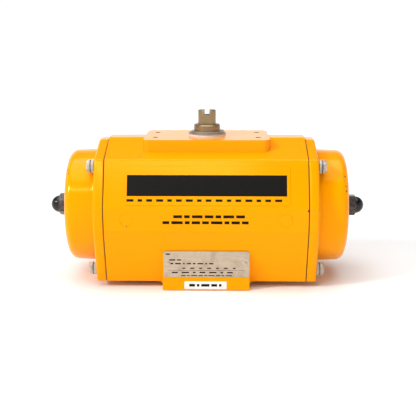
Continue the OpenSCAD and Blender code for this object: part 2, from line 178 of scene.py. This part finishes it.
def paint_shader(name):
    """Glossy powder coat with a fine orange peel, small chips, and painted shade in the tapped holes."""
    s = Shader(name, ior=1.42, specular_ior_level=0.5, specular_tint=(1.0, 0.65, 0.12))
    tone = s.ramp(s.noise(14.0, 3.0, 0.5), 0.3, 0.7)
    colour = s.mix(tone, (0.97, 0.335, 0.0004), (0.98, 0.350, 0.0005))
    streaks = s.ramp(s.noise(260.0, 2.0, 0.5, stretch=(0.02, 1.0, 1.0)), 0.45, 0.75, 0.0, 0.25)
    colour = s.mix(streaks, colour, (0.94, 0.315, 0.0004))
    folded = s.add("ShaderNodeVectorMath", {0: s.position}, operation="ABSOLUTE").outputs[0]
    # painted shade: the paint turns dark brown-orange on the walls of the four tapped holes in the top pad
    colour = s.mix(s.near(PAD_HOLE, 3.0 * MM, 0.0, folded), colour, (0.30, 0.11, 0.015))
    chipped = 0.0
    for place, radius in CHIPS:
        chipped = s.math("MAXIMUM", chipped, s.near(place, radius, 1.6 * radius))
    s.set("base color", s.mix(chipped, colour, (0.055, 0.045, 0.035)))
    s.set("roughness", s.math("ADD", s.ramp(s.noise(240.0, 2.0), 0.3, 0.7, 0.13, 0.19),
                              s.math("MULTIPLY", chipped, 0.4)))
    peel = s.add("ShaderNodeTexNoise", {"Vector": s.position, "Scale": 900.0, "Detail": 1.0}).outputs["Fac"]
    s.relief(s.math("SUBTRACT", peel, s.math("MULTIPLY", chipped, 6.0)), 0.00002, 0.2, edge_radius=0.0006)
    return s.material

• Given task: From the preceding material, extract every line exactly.

• Output for this exercise:
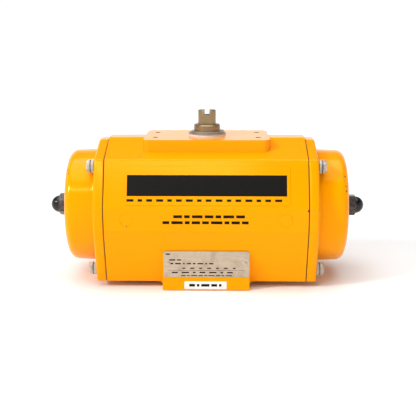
Continue the OpenSCAD and Blender code for this object: part 2, from line 178 of scene.py. This part finishes it.
def paint_shader(name):
    """Glossy powder coat with a fine orange peel, small chips, and painted shade in the tapped holes."""
    s = Shader(name, ior=1.42, specular_ior_level=0.5, specular_tint=(1.0, 0.65, 0.12))
    tone = s.ramp(s.noise(14.0, 3.0, 0.5), 0.3, 0.7)
    colour = s.mix(tone, (0.97, 0.335, 0.0004), (0.98, 0.350, 0.0005))
    streaks = s.ramp(s.noise(260.0, 2.0, 0.5, stretch=(0.02, 1.0, 1.0)), 0.45, 0.75, 0.0, 0.25)
    colour = s.mix(streaks, colour, (0.94, 0.315, 0.0004))
    folded = s.add("ShaderNodeVectorMath", {0: s.position}, operation="ABSOLUTE").outputs[0]
    # painted shade: the paint turns dark brown-orange on the walls of the four tapped holes in the top pad
    colour = s.mix(s.near(PAD_HOLE, 3.0 * MM, 0.0, folded), colour, (0.30, 0.11, 0.015))
    chipped = 0.0
    for place, radius in CHIPS:
        chipped = s.math("MAXIMUM", chipped, s.near(place, radius, 1.6 * radius))
    s.set("base color", s.mix(chipped, colour, (0.055, 0.045, 0.035)))
    s.set("roughness", s.math("ADD", s.ramp(s.noise(240.0, 2.0), 0.3, 0.7, 0.13, 0.19),
                              s.math("MULTIPLY", chipped, 0.4)))
    peel = s.add("ShaderNodeTexNoise", {"Vector": s.position, "Scale": 900.0, "Detail": 1.0}).outputs["Fac"]
    s.relief(s.math("SUBTRACT", peel, s.math("MULTIPLY", chipped, 6.0)), 0.00002, 0.2, edge_radius=0.0006)
    return s.material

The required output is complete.